Tell us something we don’t know. The Consumer Federation of America (CFA) issued a Consumer Alert today entitled, “Auto Insurers May Be Underpaying Bodily Injury Claims.”

Apparently, the CFA just got wind that many, if not most, automobile insurance companies are using computer programs to generate “lowball” settlement offers on personal injury claims. CFA accuses the companies of “tuning” their computers in such a way as to try to generate “savings” to the company, instead of paying the legitimate values of claims.

In 2010, Allstate entered a settlement with 47 state attorneys general agreeing to change the way its computer program, Colossus, evaluated claims, and also to notify claimants when the computer was used to evaluate a claim. The CFA notes that Allstate is the only company to enter into this kind of agreement, despite the fact that many of America’s largest insurance companies engage in the same computerized practice.

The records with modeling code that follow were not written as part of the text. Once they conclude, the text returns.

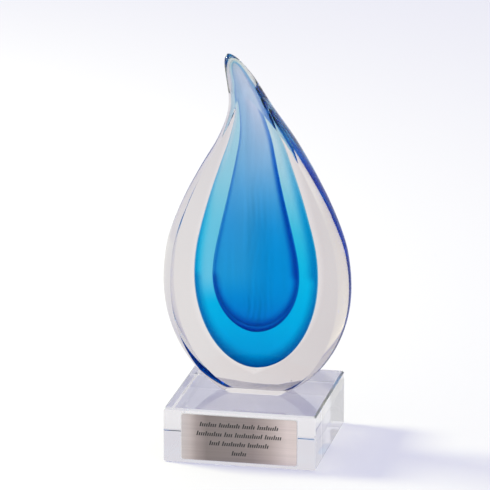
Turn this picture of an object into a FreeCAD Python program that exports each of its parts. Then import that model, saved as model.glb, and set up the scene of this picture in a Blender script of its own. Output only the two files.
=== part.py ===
import FreeCAD, Part
import math
import os

import Sketcher
from FreeCAD import Vector

# Crystal award: a drop of cased art glass, cemented to a clear block that
# carries an engraved name plate.
# Frame: millimetres, +Z up, origin at the middle of the block's underside,
# the plate on the front (-Y) side and the drop's tip leaning towards -X.

SIZES = (
    # clear block
    ("base_width", 84.0),
    ("base_depth", 86.0),
    ("base_height", 30.6),
    ("top_bevel", 1.3),
    ("edge_arris", 0.6),
    # cement film between the block and the foot of the drop
    ("bond_thickness", 0.15),
    # clear drop, measured from its ground foot; the belly is the part below
    # the widest place, and the blank is the round gather before it is ground flat
    ("drop_height", 188.3),
    ("drop_half_width", 52.2),
    ("drop_belly", 60.3),
    ("drop_thickness", 19.0),
    ("blank_half_depth", 21.0),
    ("drop_shift", 1.2),
    ("tip_lean", 15.8),
    ("lean_start", 136.8),
    # clear glass around the aqua layer
    ("clear_side", 17.8),
    ("clear_under", 13.9),
    ("clear_over", 4.3),
    ("clear_face", 1.6),
    ("aqua_belly", 51.4),
    # aqua glass around the cobalt layer
    ("aqua_side", 10.4),
    ("aqua_under", 20.2),
    ("aqua_over", 0.7),
    ("aqua_face", 1.3),
    ("cobalt_belly", 31.2),
    # cobalt glass around the heart
    ("cobalt_side", 1.0),
    ("cobalt_under", 3.0),
    ("cobalt_over", 0.7),
    ("cobalt_face", 0.6),
    # name plate, and the tape that holds it
    ("plate_width", 63.5),
    ("plate_below", 2.4),
    ("plate_above", 2.8),
    ("plate_thickness", 0.5),
    ("plate_corner", 1.0),
    ("tape_border", 0.5),
    ("tape_thickness", 0.25),
    # engraved strokes
    ("text_side", 8.2),
    ("text_edge", 2.3),
    ("stroke_width", 0.7),
    ("stroke_height", 2.6),
    ("groove_depth", 0.2),
)

# Each glass body above its widest ring, as pairs: share of the height from
# there to the tip, share of the half width.
DROP_SHOULDER = (
    (0.10, 0.985), (0.20, 0.938), (0.35, 0.797), (0.50, 0.608), (0.63, 0.418),
    (0.735, 0.275), (0.81, 0.203), (0.89, 0.153), (0.95, 0.106), (0.985, 0.057),
)
AQUA_SHOULDER = (
    (0.09, 0.982), (0.18, 0.928), (0.35, 0.768), (0.52, 0.572), (0.67, 0.380),
    (0.77, 0.242), (0.84, 0.180), (0.90, 0.131), (0.95, 0.098), (0.985, 0.062),
)
CORE_SHOULDER = (
    (0.09, 0.960), (0.18, 0.870), (0.35, 0.674), (0.53, 0.478), (0.68, 0.335),
    (0.79, 0.242), (0.86, 0.186), (0.91, 0.130), (0.955, 0.099), (0.985, 0.062),
)
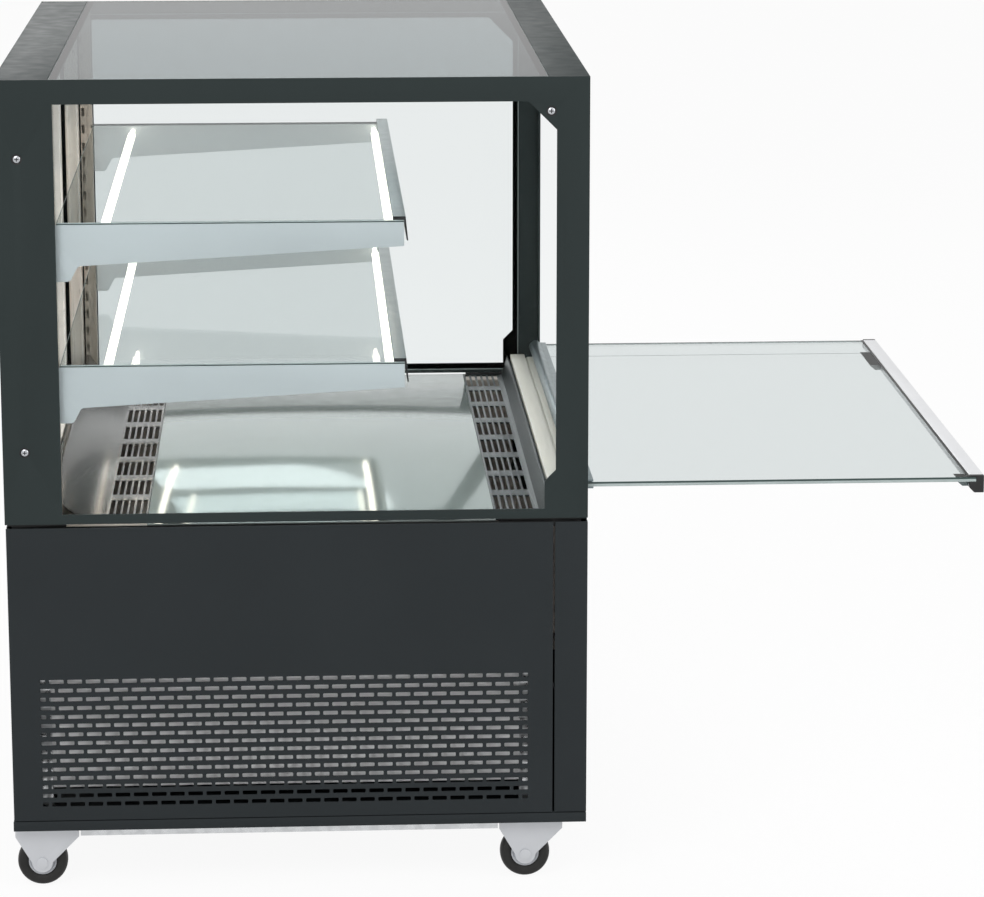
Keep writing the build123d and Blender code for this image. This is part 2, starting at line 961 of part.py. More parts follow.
def front_glass_rail():
    back = handle_tip_x - handle_depth
    slot = pane_thickness / 2 + slot_fit
    section = handle_outline() - outline(
        *window(back, back + slot_depth, hinge_height - slot, hinge_height + slot)
    )
    top = hinge_height - slot - handle_wall
    low = hinge_height + pane_thickness / 2 + handle_top_lip - handle_height + handle_wall
    section -= outline(
        (back + handle_wall, top),
        (handle_tip_x - handle_wall, top),
        (handle_tip_x - handle_wall, low),
        (back + handle_chamfer + handle_wall, low),
        (back + handle_wall, low + handle_chamfer),
    )
    y = half_length - pane_side_gap - cap_thickness
    return across(section, -y, y)


def rail_end_caps():
    y = half_length - pane_side_gap
    cap = across(handle_outline(), -y, -y + cap_thickness)
    slot = pane_thickness / 2 + slot_fit
    back = handle_tip_x - handle_depth
    low = hinge_height - slot
    cap -= block(back, back + slot_depth, -y, -y + cap_thickness, low, hinge_height + slot)
    return both_ends(cap)


def glass_grips():
    x1 = handle_tip_x - handle_depth
    top = hinge_height - pane_thickness / 2
    grip = outline(
        (x1 - grip_depth, top),
        (x1, top),
        (x1, top - grip_height),
        (x1 - grip_depth / 2, top - grip_height),
    )
    pane_half = half_length - pane_side_gap
    near = cap_thickness - pane_half
    far = pane_half - far_grip_inset
    return [across(grip, near, near + near_grip_length), across(grip, far - far_grip_length, far)]


# Cooling unit
def compressor():
    r = compressor_radius
    shoulder = r / 2
    profile = make_face(
        [
            Polyline((0, compressor_height), (0, 0), (r, 0), (r, compressor_height - shoulder)),
            RadiusArc((r, compressor_height - shoulder), (r - shoulder, compressor_height), -shoulder),
            Line((r - shoulder, compressor_height), (0, compressor_height)),
        ]
    )
    foot = sheet
    pot = Pos(compressor_x, compressor_y, panel_foot + foot) * revolve(Plane.XZ * profile, Axis.Z)
    base = Rectangle(2 * r + panel_fold, 1.4 * r)
    plate = Pos(compressor_x, compressor_y, panel_foot) * extrude(base, foot)
    return pot + plate


def comb(width, depth, half):
    """A finned block in plan: teeth along its width on both faces."""
    body = Rectangle(depth, width)
    for k in range(int((width - fin_slot) / fin_pitch)):
        y = -width / 2 + fin_slot + (k + 0.5) * fin_pitch
        for side in (-1, 1):
            body -= Pos(side * (depth / 2), y) * Rectangle(2 * half, fin_slot)
    return body


condenser_fan_x = coil_start_x - shroud_depth / 2
condenser_fan_z = panel_foot + coil_height / 2
evaporator_fan_x = evaporator_start_x - shroud_depth / 2
evaporator_floor = tub_bottom + tub_wall
evaporator_fan_z = evaporator_floor + evaporator_height / 2


def fan_motor(x, y, z):
    """A motor on a strut behind the blades, with its shaft pointing to them."""
    face = x - fan_hub_length / 2 - motor_gap
    body = rod_x(y, z, motor_radius, face - motor_length, face)
    return body + rod_x(y, z, fan_shaft_radius, face, x + fan_hub_length / 2)


def coil_unit(start_x, thickness, length, height, middle_y, floor, radius):
    """A finned coil behind a fan plate with its ring, the plate's motor and its strut."""
    middle = Pos(start_x + thickness / 2, middle_y, floor)
    coil = middle * extrude(comb(length, thickness, fin_depth), height)
    ring = radius + fan_tip_gap
    z = floor + height / 2
    y0 = middle_y - length / 2
    y1 = middle_y + length / 2
    top = floor + height
    wall = thin_sheet
    back = start_x - shroud_depth
    plate = block(back, start_x, y0, y1, floor, top)
    plate -= block(back + wall, start_x, y0 + wall, y1 - wall, floor + wall, top - wall)
    plate -= rod_x(middle_y, z, ring, back, start_x)
    motor = fan_motor(start_x - shroud_depth / 2, middle_y, z)
    face = start_x - shroud_depth / 2 - fan_hub_length / 2 - motor_gap
    half = panel_fold / 2
    strut_front = face - motor_length / 2
    strut = block(face - motor_length, strut_front, middle_y - half, middle_y + half, floor, z)
    return [coil + plate, motor + strut]


def fan(x, y, z, radius):
    hub = rod_x(y, z, fan_hub_radius, x - fan_hub_length / 2, x + fan_hub_length / 2)
    span = radius - fan_hub_radius + blade_thickness
    for k in range(fan_blades):
        blade = Box(blade_thickness, blade_chord * radius / fan_radius, span)
        blade = Pos(0, 0, fan_hub_radius + span / 2 - blade_thickness) * Rot(0, 0, blade_pitch) * blade
        hub += Pos(x, y, z) * Rot(360 / fan_blades * k, 0, 0) * blade
    bore = fan_shaft_radius + fan_shaft_fit
    return hub - rod_x(y, z, bore, x - fan_hub_length / 2, x + fan_hub_length / 2)


# Controls
switch_y = control_middle_y + switch_offset
switch_z = control_bottom + control_height / 2
switch_face = rear_panel_inset
switch_pivot_x = switch_face + switch_depth


def control_box():
    x0 = rear_panel_inset + thin_sheet
    y0 = control_middle_y - control_width / 2
    inset = control_window_inset + run_gap
    y1 = y0 + control_width
    z0 = control_bottom
    z1 = control_bottom + control_height
    box = block(x0, x0 + control_depth, y0, y1, z0, z1)
    box += block(rear_panel_inset, x0, y0 + inset, y1 - inset, z0 + inset, z1 - inset)
    well_y = switch_width / 2 + switch_gap
    well_z = switch_height / 2 + switch_gap
    box -= block(
        rear_panel_inset,
        switch_pivot_x + switch_well,
        switch_y - well_y,
        switch_y + well_y,
        switch_z - well_z,
        switch_z + well_z,
    )
    return box + rod_y(switch_pivot_x, switch_z, switch_pin_radius, switch_y - well_y, switch_y + well_y)


def power_switch():
    half_y = switch_width / 2
    half_z = switch_height / 2 - switch_gap
    rocker = outline(
        (switch_face + switch_tilt, switch_z - half_z),
        (switch_face, switch_z + half_z),
        (switch_pivot_x, switch_z + half_z),
        (switch_pivot_x + switch_depth, switch_z),
        (switch_pivot_x + thin_sheet, switch_z - half_z),
    )
    body = across(rocker, switch_y - half_y, switch_y + half_y)
    bore = switch_pin_radius + axle_fit
    return body - rod_y(switch_pivot_x, switch_z, bore, switch_y - half_y, switch_y + half_y)


# Assembly
pieces = {
    "side_frame_left": end_frame_left(),
    "side_glass_left": end_glass_left(),
    "rear_top_rail": rear_top_rail(),
    "front_top_rail": front_top_rail(),
    "top_glass": top_glass(),
    "frame_screws": frame_screws(),
    "deck_plate": deck_plate(),
    "front_vent_plate": front_vent_plate(),
    "rear_vent_plate": rear_vent_plate(),
    "front_sill": front_sill(),
    "sill_cap": sill_cap(),
    "insulated_tub": insulated_tub(),
    "base_frame": base_frame(),
    "corner_posts": corner_posts(),
    "side_baffles": side_baffles(),
    "side_panel_left": end_panel(grille_holes()),
    "side_panel_right": mirror(end_panel([]), about=Plane.XZ),
    "front_panel": front_panel(),
    "rear_service_panel": rear_service_panel(),
    "base_rails": base_rails(),
    "caster_plates": caster_plates(),
    "shelf_uprights": shelf_uprights(),
    "shelf_lamps": shelf_lamps(),
    "door_tracks": door_tracks(),
    "rear_jambs": rear_jambs(),
    "front_glass_pane": front_glass_pane(),
    "glass_hinge_rail": glass_hinge_rail(),
    "glass_pivot_pins": glass_pivot_pins(),
    "front_glass_rail": front_glass_rail(),
    "rail_end_caps": rail_end_caps(),
    "glass_grips": glass_grips(),
    "compressor": compressor(),
    "condenser_fan": fan(condenser_fan_x, coil_middle_y, condenser_fan_z, fan_radius),
    "evaporator_fan": fan(evaporator_fan_x, 0, evaporator_fan_z, evaporator_fan_radius),
    "control_box": control_box(),
    "power_switch": power_switch(),
}
pieces["side_frame_right"] = mirror(pieces["side_frame_left"], about=Plane.XZ)
pieces["side_glass_right"] = mirror(pieces["side_glass_left"], about=Plane.XZ)
pieces["shelf_brackets"] = []
for name, level in shelf_levels.items():
    pieces["shelf_brackets"] += shelf_bracket(level)
    pieces[f"{name}_shelf_glass"] = shelf_pane(level)
pieces["price_rails"] = [price_rail(level) for level in shelf_levels.values()]
for which in groove_starts():
    frame, pane = door_parts(which)
    pieces[f"{which}_door_frame"] = frame
    pieces[f"{which}_door_glass"] = pane
pieces["condenser_coil"] = coil_unit(
    coil_start_x, coil_thickness, coil_length, coil_height, coil_middle_y, panel_foot, fan_radius
)
pieces["evaporator_coil"] = coil_unit(
    evaporator_start_x,
    evaporator_thickness,
    evaporator_length,
    evaporator_height,
    0,
    evaporator_floor,
    evaporator_fan_radius,
)
caster_y = half_length - caster_side_inset
corners = [(x, y) for x in (rear_caster_x, front_caster_x) for y in (-caster_y, caster_y)]
for number, (x, y) in enumerate(corners, start=1):
    pieces[f"caster_fork_{number}"] = caster_fork(x, y)
    pieces[f"wheel_hub_{number}"] = wheel_hub(x, y)
    pieces[f"wheel_tyre_{number}"] = wheel_tyre(x, y)

# Origin on the floor under the middle of the footprint with the glass lowered
footprint_middle = Pos(-handle_tip_x / 2, 0, 0)
os.makedirs("parts", exist_ok=True)
for name, piece in pieces.items():
    solids = piece if isinstance(piece, list) else [piece]
    placed = [footprint_middle * solid for solid in solids]
    body = placed[0] if len(placed) == 1 else Compound(children=placed)
    export_step(body, f"parts/{name}.step")
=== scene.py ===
"""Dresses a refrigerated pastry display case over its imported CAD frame."""

import json
import math

import bmesh
import bpy
from bpy.props import FloatProperty, FloatVectorProperty, IntProperty, PointerProperty
from bpy.types import Operator, Panel, PropertyGroup
from mathutils import Matrix, Vector


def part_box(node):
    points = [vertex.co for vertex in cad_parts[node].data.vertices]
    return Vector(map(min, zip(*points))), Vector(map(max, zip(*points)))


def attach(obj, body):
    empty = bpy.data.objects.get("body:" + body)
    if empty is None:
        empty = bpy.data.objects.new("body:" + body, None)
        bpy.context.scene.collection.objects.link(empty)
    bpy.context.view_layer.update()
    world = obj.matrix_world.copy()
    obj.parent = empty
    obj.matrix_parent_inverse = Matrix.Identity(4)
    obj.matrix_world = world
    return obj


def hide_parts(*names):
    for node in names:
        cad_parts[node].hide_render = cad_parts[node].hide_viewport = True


bl_info = {
    "name": "Pastry display case",
    "version": (1, 0, 0),
    "blender": (4, 5, 0),
    "location": "3D View > Sidebar > Pastry Case",
    "description": "Dresses the frame of a pastry display case with its finishes and small parts",
    "category": "Object",
}

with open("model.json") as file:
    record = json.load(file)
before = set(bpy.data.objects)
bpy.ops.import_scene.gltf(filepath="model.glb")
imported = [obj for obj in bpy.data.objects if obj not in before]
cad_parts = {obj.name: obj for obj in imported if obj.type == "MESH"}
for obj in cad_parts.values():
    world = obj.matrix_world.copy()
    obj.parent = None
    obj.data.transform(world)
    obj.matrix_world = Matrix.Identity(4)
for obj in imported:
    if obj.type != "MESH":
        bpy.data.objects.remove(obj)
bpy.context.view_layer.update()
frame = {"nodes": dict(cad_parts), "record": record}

MM = 0.001
WHEELS = (1, 2, 3, 4)

# The grille, in metres
SLOT_LENGTH = 18.3 * MM
SLOT_HEIGHT = 5.5 * MM
SLOT_PITCH = 22.7 * MM
SLOTS_IN_ROW = 27
SLOT_ROWS = 15
ROW_PITCH = 11.4 * MM
TOP_ROW = 273.0 * MM
PANEL_START_TO_SLOTS_END = 645.0 * MM
PANEL_SHEET = 2.0 * MM
REAR_FOLD_INSET = 2.3 * MM
FOLD_DROP = 8.0 * MM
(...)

In order to get a more fair shake on claims, CFA suggests the following:

  • Asking the insurance company if a computer was used to generate an offer on your claim. If the insurer refuses (which it undoubtedly will), file a complaint with the state insurance commissioner and request that all insurance companies be treated the same way as Allstate.
  • Demand to see the range of offers generated by the computer. Most computer programs generate a settlement range, but adjusters typically try to get cases settled for the bottom of the range – or less. If the company refuses to share the range of numbers, file a complaint with the insurance company.
  • Do not accept anything less than the high range of offers — or more. Since the insurance company computers are tuned to low ball, even “high end” offers will probably be insufficient. If the insurance company refuses to offer you the high end, CMA recommends that consumers file a complaint with the insurance commissioner, and seek legal advice.

As an Orlando accident attorney, I think it is also important to note that Florida’s current bad faith laws place burdens on insurance companies to use good faith in the way that they calculate and approach paying claims. As I discuss in the video above, strong bad faith laws are a critical component in trying to get insurance companies to do the right thing.

This is not a political issue, this is an issue of fairness and integrity. Businesses large and small, as well as consumers, need to know that their claims will be paid when they can and should be.